→ Aim
Output all of the data below exactly as given.

'''

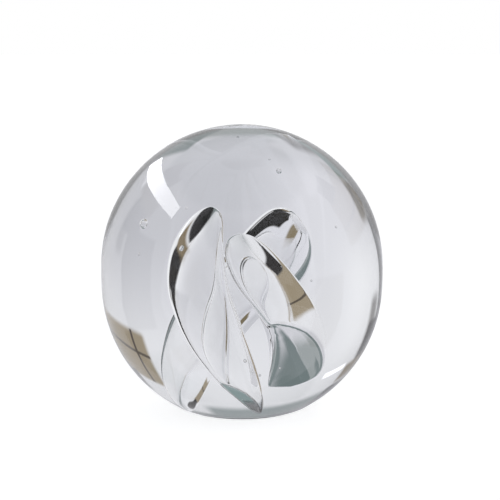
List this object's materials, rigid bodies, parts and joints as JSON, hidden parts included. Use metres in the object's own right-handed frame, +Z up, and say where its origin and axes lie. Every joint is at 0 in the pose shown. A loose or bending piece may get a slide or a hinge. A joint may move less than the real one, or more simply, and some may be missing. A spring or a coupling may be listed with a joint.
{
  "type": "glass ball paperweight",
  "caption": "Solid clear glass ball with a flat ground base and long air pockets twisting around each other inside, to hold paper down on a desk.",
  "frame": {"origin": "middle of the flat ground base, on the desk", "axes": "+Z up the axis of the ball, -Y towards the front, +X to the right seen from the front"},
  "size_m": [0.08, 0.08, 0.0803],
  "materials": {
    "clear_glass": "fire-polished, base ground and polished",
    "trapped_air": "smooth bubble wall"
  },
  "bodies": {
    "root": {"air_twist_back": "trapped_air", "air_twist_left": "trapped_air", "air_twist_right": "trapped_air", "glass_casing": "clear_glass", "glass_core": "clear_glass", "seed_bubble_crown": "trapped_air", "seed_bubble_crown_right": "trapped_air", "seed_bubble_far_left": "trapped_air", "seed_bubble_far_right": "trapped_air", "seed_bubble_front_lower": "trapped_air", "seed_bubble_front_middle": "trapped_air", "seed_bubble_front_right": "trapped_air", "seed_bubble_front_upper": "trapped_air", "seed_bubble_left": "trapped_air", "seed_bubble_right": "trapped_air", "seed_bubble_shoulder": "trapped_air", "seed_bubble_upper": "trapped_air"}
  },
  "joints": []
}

'''

→ Full solution
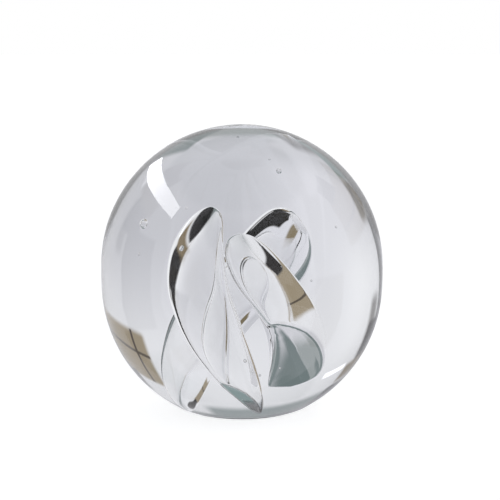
List this object's materials, rigid bodies, parts and joints as JSON, hidden parts included. Use metres in the object's own right-handed frame, +Z up, and say where its origin and axes lie. Every joint is at 0 in the pose shown. A loose or bending piece may get a slide or a hinge. A joint may move less than the real one, or more simply, and some may be missing. A spring or a coupling may be listed with a joint.
{
  "type": "glass ball paperweight",
  "caption": "Solid clear glass ball with a flat ground base and long air pockets twisting around each other inside, to hold paper down on a desk.",
  "frame": {"origin": "middle of the flat ground base, on the desk", "axes": "+Z up the axis of the ball, -Y towards the front, +X to the right seen from the front"},
  "size_m": [0.08, 0.08, 0.0803],
  "materials": {
    "clear_glass": "fire-polished, base ground and polished",
    "trapped_air": "smooth bubble wall"
  },
  "bodies": {
    "root": {"air_twist_back": "trapped_air", "air_twist_left": "trapped_air", "air_twist_right": "trapped_air", "glass_casing": "clear_glass", "glass_core": "clear_glass", "seed_bubble_crown": "trapped_air", "seed_bubble_crown_right": "trapped_air", "seed_bubble_far_left": "trapped_air", "seed_bubble_far_right": "trapped_air", "seed_bubble_front_lower": "trapped_air", "seed_bubble_front_middle": "trapped_air", "seed_bubble_front_right": "trapped_air", "seed_bubble_front_upper": "trapped_air", "seed_bubble_left": "trapped_air", "seed_bubble_right": "trapped_air", "seed_bubble_shoulder": "trapped_air", "seed_bubble_upper": "trapped_air"}
  },
  "joints": []
}